Here’s some good news you probably haven’t heard: Over the past fifty years the child poverty rate has almost been cut in half, falling to a record low of 15.6 percent in 2016 compared to the 1967 level of 28.4 percent.
That’s the finding in a new report by Isaac Shapiro and Danilo Trisi of the Center on Budget and Policy Priorities. The “official” child poverty rate provided by the government, though, is listed as 19.7 percent. Why the substantial difference?
The reason is because the study by Shapiro and Trisi uses the federal government’s Supplemental Poverty Measure (SPM), a measurement that includes income and benefits the official poverty rate ignores, such the Supplemental Nutrition Assistance Program (SNAP, formerly known as the Food Stamp Program), rental subsidies, and other federal non-cash benefits and refundable tax credits.
“In the years since the 1960s, policymakers created and then expanded the Earned Income Tax Credit (EITC) and the Child Tax Credit (CTC); these refundable tax credits provide substantial income support to low-income working families with children,” notes the report. “And SNAP barely existed in 1967, the first year in our data series, while today it’s a major program serving over 40 million people.”
Labor market trends and developments in the private economy also contributed to a reduction in child poverty over the past fifty years. Before government benefits are included the rate declined from 27.4 percent in 1967 to 25.1 percent in 2016. But social trends, particularly the drastic increase in single-parent families, have negated much of that progress.

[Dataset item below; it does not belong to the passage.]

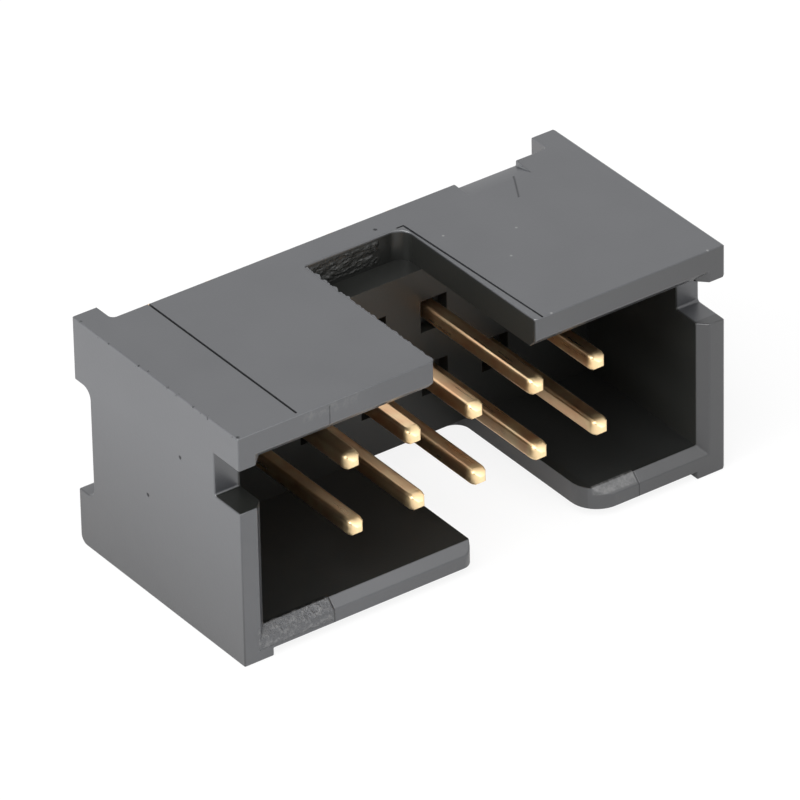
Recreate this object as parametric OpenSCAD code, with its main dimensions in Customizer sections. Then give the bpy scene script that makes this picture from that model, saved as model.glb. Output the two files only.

The report also notes that the improvement in child poverty has benefited all demographic groups. “Data broken out by racial-ethnic group that go back to 1991 demonstrate that, from that year to 2016, SPM poverty rates among black, Hispanic, and non-Hispanic white children were all cut roughly in half (though poverty rates remained much higher in every year among children of color than among non-Hispanic white children),” says the report.
Much more needs to be done, of course, since too many children in America are still living in poverty. But this study shows that tax reforms such as the EITC and the CTC can play a substantial role in lifting low-income children out of a life of deprivation.